↓

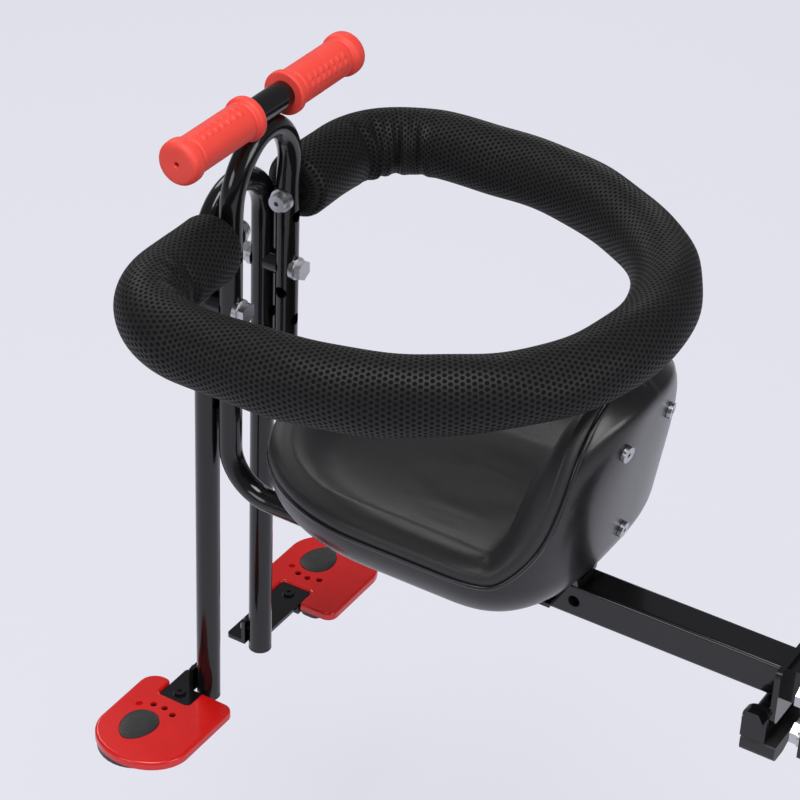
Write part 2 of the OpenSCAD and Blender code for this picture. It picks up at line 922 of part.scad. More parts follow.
// Distance from the centre of a superellipse to its edge in the direction t
function rim_r(a, b, e, t) =
    pow(pow(abs(cos(t)) / a, e) + pow(abs(sin(t)) / b, e), -1 / e);

// Direction of each column of the seat's surface, closer together at the back
function column_dir(i) =
    let (u = 360 * i / columns)
    u - 18 * sin(u);

// Outer surface of the seat in column i, at height z and set in by d
function seat_point(i, z, d) =
    let (
        t = column_dir(i),
        behind = cos(t) > 0,
        mid = behind ? seat_mid_rear : seat_mid_front,
        a = (behind ? seat_mid_rear - rear_x(z) : seat_front - seat_mid_front),
        b = max(half_w(z), 0.01),
        r = rim_r(a, b, behind ? 2.7 : 2.1, t),
        k = max(0, 1 - d / r)
    )
    [mid - k * r * cos(t), k * r * sin(t), z];

// X of the seam at a height: far forward low down, close to the shell's back higher up
function seam_x(z) = seam_back_x + seam_sweep * exp(-(z - seam_z) / seam_rise);

// Height at which column i meets the seam
function seam_height(i, low = seam_z, high = back_top, n = 18) =
    n == 0 ? (low + high) / 2
    : seat_point(i, (low + high) / 2, 0).x > seam_x((low + high) / 2)
        ? seam_height(i, low, (low + high) / 2, n - 1)
        : seam_height(i, (low + high) / 2, high, n - 1);

edge_rows = 4;
side_rows = 7;
rows = edge_rows + side_rows;
seam_heights = [for (i = [0:columns - 1]) seam_height(i)];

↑

- **Aim of the exercise**:
Your task is to quote the listing above word for word.

- **Complete response**:
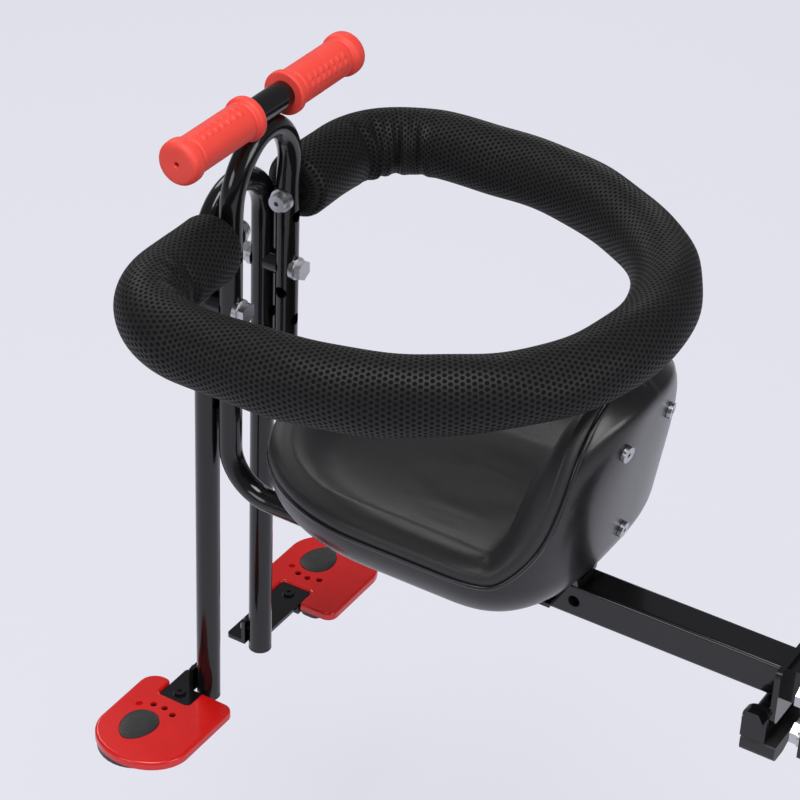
Write part 2 of the OpenSCAD and Blender code for this picture. It picks up at line 922 of part.scad. More parts follow.
// Distance from the centre of a superellipse to its edge in the direction t
function rim_r(a, b, e, t) =
    pow(pow(abs(cos(t)) / a, e) + pow(abs(sin(t)) / b, e), -1 / e);

// Direction of each column of the seat's surface, closer together at the back
function column_dir(i) =
    let (u = 360 * i / columns)
    u - 18 * sin(u);

// Outer surface of the seat in column i, at height z and set in by d
function seat_point(i, z, d) =
    let (
        t = column_dir(i),
        behind = cos(t) > 0,
        mid = behind ? seat_mid_rear : seat_mid_front,
        a = (behind ? seat_mid_rear - rear_x(z) : seat_front - seat_mid_front),
        b = max(half_w(z), 0.01),
        r = rim_r(a, b, behind ? 2.7 : 2.1, t),
        k = max(0, 1 - d / r)
    )
    [mid - k * r * cos(t), k * r * sin(t), z];

// X of the seam at a height: far forward low down, close to the shell's back higher up
function seam_x(z) = seam_back_x + seam_sweep * exp(-(z - seam_z) / seam_rise);

// Height at which column i meets the seam
function seam_height(i, low = seam_z, high = back_top, n = 18) =
    n == 0 ? (low + high) / 2
    : seat_point(i, (low + high) / 2, 0).x > seam_x((low + high) / 2)
        ? seam_height(i, low, (low + high) / 2, n - 1)
        : seam_height(i, (low + high) / 2, high, n - 1);

edge_rows = 4;
side_rows = 7;
rows = edge_rows + side_rows;
seam_heights = [for (i = [0:columns - 1]) seam_height(i)];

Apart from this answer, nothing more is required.